The death of Romeo and Juliet also solves a serious problem, which is the adversarial relationship between their families and what causes both their love and the tragedy that follows. How can Romeo and Juliet live under these conditions? Their relationship precipitates one violent act after another. They try to fight for a happy ending, but they fail and so death is actually kind of cool and better than living. It’s not so much a sad ending as a way of getting out all the problems of life.


We must meet and die

Ironically, their deaths end the violence and the conflict:


CAPULET: O brother Montague, give me thy hand:
This is my daughter's jointure, for no more
Can I demand.

MONTAGUE: But I can give thee more:
For I will raise her statue in pure gold;
That while Verona by that name is known,
There shall no figure at such rate be set
As that of true and faithful Juliet.
CAPULET: As rich shall Romeo's by his lady's lie; Poor sacrifices of our enmity!
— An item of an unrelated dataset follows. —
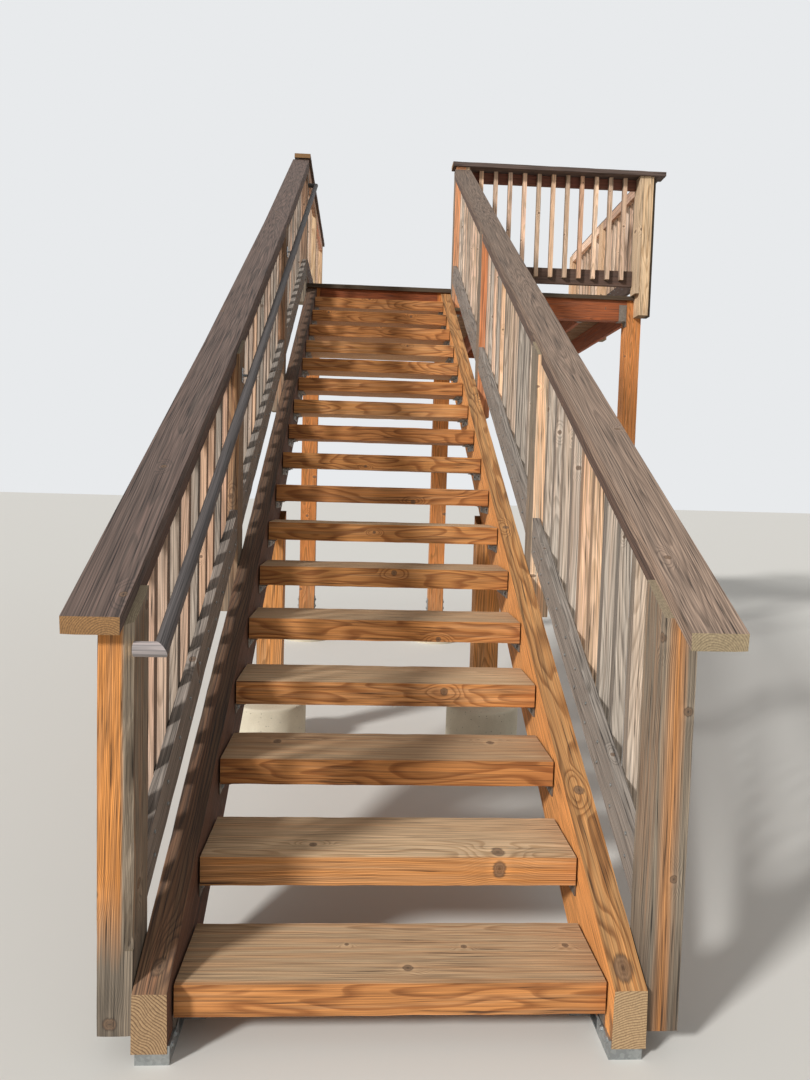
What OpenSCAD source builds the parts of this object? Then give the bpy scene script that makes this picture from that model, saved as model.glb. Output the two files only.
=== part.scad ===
// Wooden deck stairs: a straight flight of solid timber treads between two
// sawn stringers, railed on both sides, rising to a railed timber landing.
// Millimetres. X runs across the flight, Y runs up it, Z is up.

/* [Flight] */
// Height of each step
rise = 180; // [172:1:186]
// Going of each step, nosing to nosing
run = 318; // [300:1:330]
// Going from the last tread to the deck's front edge
last_going = 277; // [260:1:290]
// Clear width between the stringers
clear_width = 1120; // [900:10:1200]
// Thickness of a tread
tread_thickness = 89; // [60:1:95]
// Depth of a tread, front to back
tread_depth = 286; // [240:1:295]
// Gap between a tread's end and the stringer
tread_end_gap = 5; // [2:1:8]

/* [Stringers] */
// Thickness of a stringer
stringer_thickness = 89; // [60:1:95]
// Depth of a stringer, square to its slope
stringer_depth = 286; // [250:1:300]
// Height of the top edge over the nosing line at the foot
lift_foot = 30; // [10:1:40]
// Height of the top edge over the nosing line at the head
lift_head = -30; // [-40:1:0]
// How far the plumb-cut nose stands in front of the first tread
nose_reach = 45; // [30:1:60]
// Height of the level seat cut over the ground
seat_height = 30; // [20:1:40]

/* [Tread clips] */
// Length of the angle under a tread's end
clip_length = 257; // [200:1:260]
// Leg of the angle
clip_leg = 38; // [30:1:45]
// Thickness of the angle
clip_thickness = 4; // [3:0.5:6]

/* [Stair rail] */
// Width of a rail post, across the flight
post_side = 89; // [80:1:95]
// Depth of a rail post, along the flight
post_depth = 140; // [120:1:145]
// Front face of the first post
post_1 = -28; // [-40:1:-20]
// Front face of the second post
post_2 = 1560; // [1520:1:1600]
// Front face of the third post
post_3 = 3450; // [3420:1:3480]
// Lower end of the first post over the ground
post_1_bottom = 65; // [50:1:90]
// Lower end of the middle posts over the stringer's lower edge
post_end_rise = 130; // [90:1:150]
// Waney bevel on the inner front corner of the left first post
post_1_wane = 24; // [10:1:30]
// Height of the left cap's top over the nosing line at the first post
cap_left_1 = 979; // [960:1:990]
// Height of the left cap's top over the nosing line at the second post
cap_left_2 = 979; // [960:1:990]
// Height of the left cap's top over the nosing line at the third post
cap_left_3 = 1024; // [1000:1:1040]
// Height of the left cap's top over the nosing line at the top post
cap_left_4 = 1113; // [1090:1:1115]
// Height of the right cap's top over the nosing line at the first post
cap_right_1 = 1021; // [1000:1:1030]
// Height of the right cap's top over the nosing line at the second post
cap_right_2 = 1023; // [1000:1:1035]
// Height of the right cap's top over the nosing line at the third post
cap_right_3 = 1049; // [1030:1:1065]
// Height of the right cap's top over the nosing line at the top post
cap_right_4 = 1097; // [1080:1:1110]
// Width of the cap board
cap_width = 140; // [130:1:145]
// Thickness of the cap board
cap_thickness = 38; // [35:1:45]
// Setback of the cap's inner edge from the posts' inner faces
cap_setback = 24; // [10:1:30]
// How much nearer the flight a cap is at its head than at its foot
cap_turn = 33; // [20:1:35]
// How far the left cap runs out in front of the first post
cap_overhang_left = 33; // [20:1:50]
// How far the right cap runs out in front of the first post
cap_overhang_right = 107; // [80:1:120]
// Width of the flat board under the cap
subrail_width = 89; // [80:1:95]
// Thickness of the flat board under the cap
subrail_thickness = 38; // [35:1:40]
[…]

We want to end the stalemate, both of how Romeo and Juliet will continue living and the reason why they can’t. Their death allows this and allows for future Romeos and Juliets to live happily ever after. So their deaths are actually as romantic as anyone can imagine.In conclusion, sad romantic movies are more interesting than those that have happy endings. Sad endings give closure to stories. You aren’t bothered by what might happen in the future and are free to concentrate on the present. The sharp endings finish the stories in a cruel but satisfying way and Shakespeare gives us one of the first and best examples of sad and over trumps happy and forever.